Note: Application of this rule under section 1072A of the SSAct differs from section 1073 of the SSAct in that, this rule applies to lump sums that comprise of past periodic non-remunerative payments. Whereas, section 1073 applies to lump sum payments that are non-remunerative payment, that do not reflect periodic payments.

Example 2: Dom was receiving income from his defined benefit pension until it was suspended on 1 January 2021. While his defined benefit is suspended, Dom applies for the Age, and begins receiving the maximum rate of pension because he has no other income and his assets are below the assets test threshold.

On 1 July 2021, his defined benefit pension is reinstated. On 1 August 2021, Dom also receives a lump sum arears payment of the income he was entitled to while his defined benefit income stream was suspended. The Secretary determined that the lump sum payment is apportioned over 6 months from 1 August 2021, which means that one-thirteenth of the lump sum is added to Dom's other assessable income for the next 6 months.
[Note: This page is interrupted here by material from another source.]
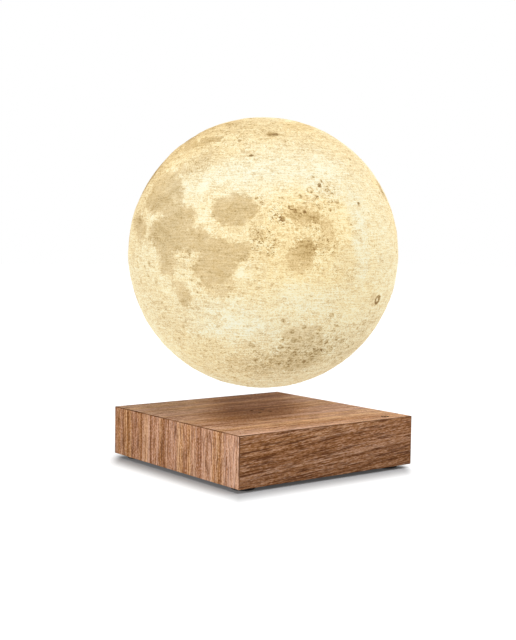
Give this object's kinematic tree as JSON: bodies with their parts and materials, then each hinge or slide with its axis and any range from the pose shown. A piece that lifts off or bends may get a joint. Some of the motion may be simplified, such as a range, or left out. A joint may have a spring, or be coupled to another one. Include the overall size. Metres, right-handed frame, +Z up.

Act reference: SSAct section 8(8) Excluded amounts-general, section 8(11) An amount received by a person is an exempt lump sum …, section 9(1) Financial assets and income streams definitions, section 1072A Treatment of certain lump sum payments, section 1073 Certain amounts taken to be received over 12 months

Policy reference: SS Guide 4.3.2.35 Income exempt from assessment - s 8(11) exempt lump sums

Borrowings/loans

Bona fide borrowings (loans) are not income. A bona fide borrowing is one where money moves from the lender to the borrower, and there is an intention that the money be repaid.

Examples:

  • credit card borrowings, or
  • personal loans from a bank, building society, credit union or finance company.